9c Art. 284 cpv. 2 CC

Pubblicazione: Estratto da Rivista ticinese di diritto II-2015 (III. Diritto di famiglia)


Modifica di una sentenza di divorzio – omologazione del giudice necessaria?

Gli ex coniugi possono modificare una convenzione sugli effetti del divorzio mediante semplice accordo scritto, tranne per quanto riguarda gli interessi dei figli. Tuttavia essi possono chiedere al giudice di non omologare un accordo di modifica anche se questo non tocca gli interessi dei figli.
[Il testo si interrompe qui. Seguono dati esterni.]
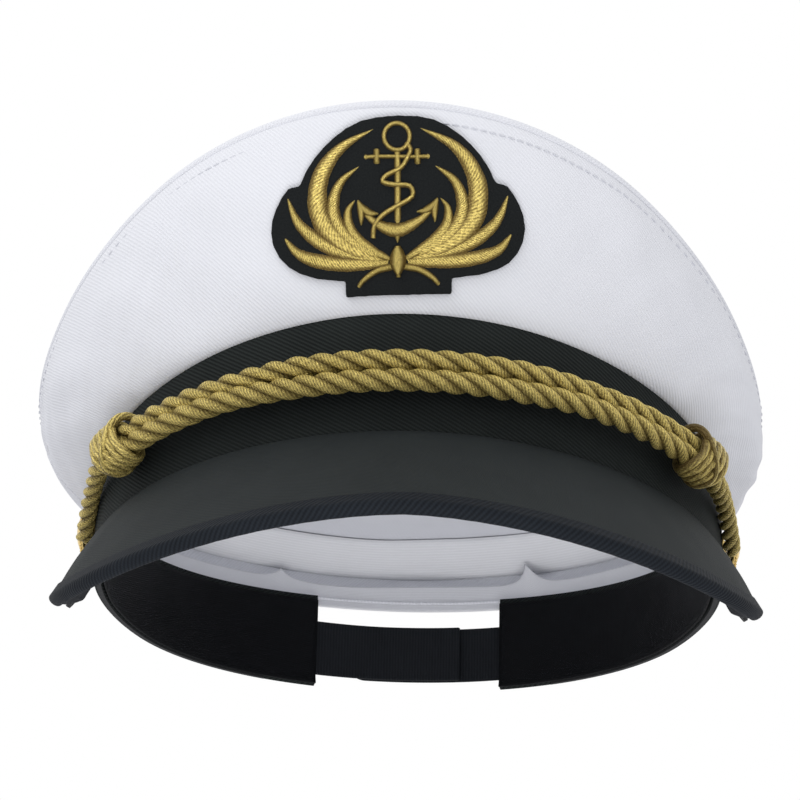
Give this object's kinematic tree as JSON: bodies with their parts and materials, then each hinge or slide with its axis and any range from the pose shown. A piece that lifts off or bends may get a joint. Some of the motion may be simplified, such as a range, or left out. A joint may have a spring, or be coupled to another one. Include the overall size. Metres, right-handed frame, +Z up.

Condizioni per l’omologazione in un caso del genere.

I CCA 12.8.2014 N. 11.2012.27 (ricorso in materia civile respinto in quanto ammissibile dal Tribunale federale con sentenza 5A_723/2014 del 19.2.2015)


8.  […] a)  Una convenzione sugli effetti del divorzio dev’essere omologata dal giudice (art. 279 cpv. 2 CPC, corrispondente all’art. 140 cpv. 1 vCC). Successive modifiche possono invece formare oggetto di un semplice accordo scritto degli ex coniugi, tranne per quanto riguarda gli interessi dei figli, al cui proposito l’omologazione rimane necessaria (art. 284 cpv. 2 CPC; nel vecchio diritto: I CCA, sentenza inc. 11.2005.25 del 7 marzo 2008, consid. 4b in fine; inc. 11.2001.138 del 28 luglio 2003, consid. 6). Ciò non impedisce che gli ex coniugi possano chiedere di omologare una convenzione di modifica anche su questioni estranee agli interessi dei figli. In tal caso il giudice fa capo, per analogia, ai presupposti dell’art. 279 cpv. 1 CPC (Tappy in: CPC commenté, Basilea 2011, n. 13 in fine ad art. 285). Identico principio vale qualora gli ex coniugi raggiungano un accordo in esito a un’azione avviata da uno di loro per ottenere una modifica della sentenza di divorzio. Se l’accordo non tocca gli interessi dei figli e nessuna delle parti chiede l’omologazione dell’intesa, il giudice stralcia la causa dal ruolo per transazione. Se una parte invece chiede ugualmente l’omologazione, il giudice applica per analogia i presupposti dell’art. 279 cpv. 1 CPC (Dolge in: Brunner/Gasser/Schwander, Schweizerische ZPO, Zurigo/S. Gallo 2011, n. 9 ad art. 284).

b)  L’art. 279 cpv. 1 CPC (identico all’art. 140 cpv. 2 vCC) stabilisce che il giudice omologa una convenzione sulle conseguenze del divorzio quando si sia convinto che i coniugi abbiano stipulato l’intesa «di loro libera volontà e dopo matura riflessione». Non tocca al giudice indagare su eventuali vizi occulti del consenso. L’accertamento della matura riflessione consiste nel sincerarsi che le parti abbiano capito la portata e le conseguenze degli impegni presi, che la loro volontà sia seria e durevole, che l’accettazione non sia dovuta a precipitazione o a spossatezza. Un accordo stipulato nel corso di un’udienza in tribunale al cospetto dei rispettivi patrocinatori si reputa concluso «dopo matura riflessione» (Pichonnaz in: Commentaire romand, CC I, n. 48 in fine ad art. 140 vCC). Del resto una transazione formalizzata dai coniugi davanti al giudice non soggiaceva al termine bimestrale di riflessione nemmeno sotto il vecchio diritto (Pichonnaz, op. cit., n. 35 in fine ad art. 140 vCC con richiamo).

9.  […] a)  Il giudice omologa una convenzione sulle conseguenze del divorzio (rispettivamente sulla modifica di conseguenze del divorzio), inoltre, quando si sia convinto che i coniugi hanno stipulato un’intesa non solo «di loro libera volontà e dopo matura riflessione» (come si è visto: consid. 8b), ma anche un’intesa che sia «chiara, completa e non manifestamente inadeguata» (art. 279 cpv. 1 CPC, analogo all’art. 140 cpv. 2 vCC). Trattandosi di una convenzione di modifica, l’accordo deve annoverare con chiarezza tutti gli elementi regolati in modo diverso rispetto alla disciplina anteriore. Ciò non significa che il giudice esamini ogni cambiamento con piena cognizione. Per quanto riguarda i contributi di mantenimento dopo il divorzio, in specie, continua a valere il principio dispositivo (art. 277 cpv. 1 CPC). Il giudice si limita così a intervenire nel caso di modifiche manifestamente inadeguate. Esamina con pieno potere cognitivo, invece, le questioni rette dal principio inquisitorio «illimitato», come quelle in materia di filiazione (art. 296 cpv. 1 CPC) e di previdenza professionale (art. 280 e 281 CPC).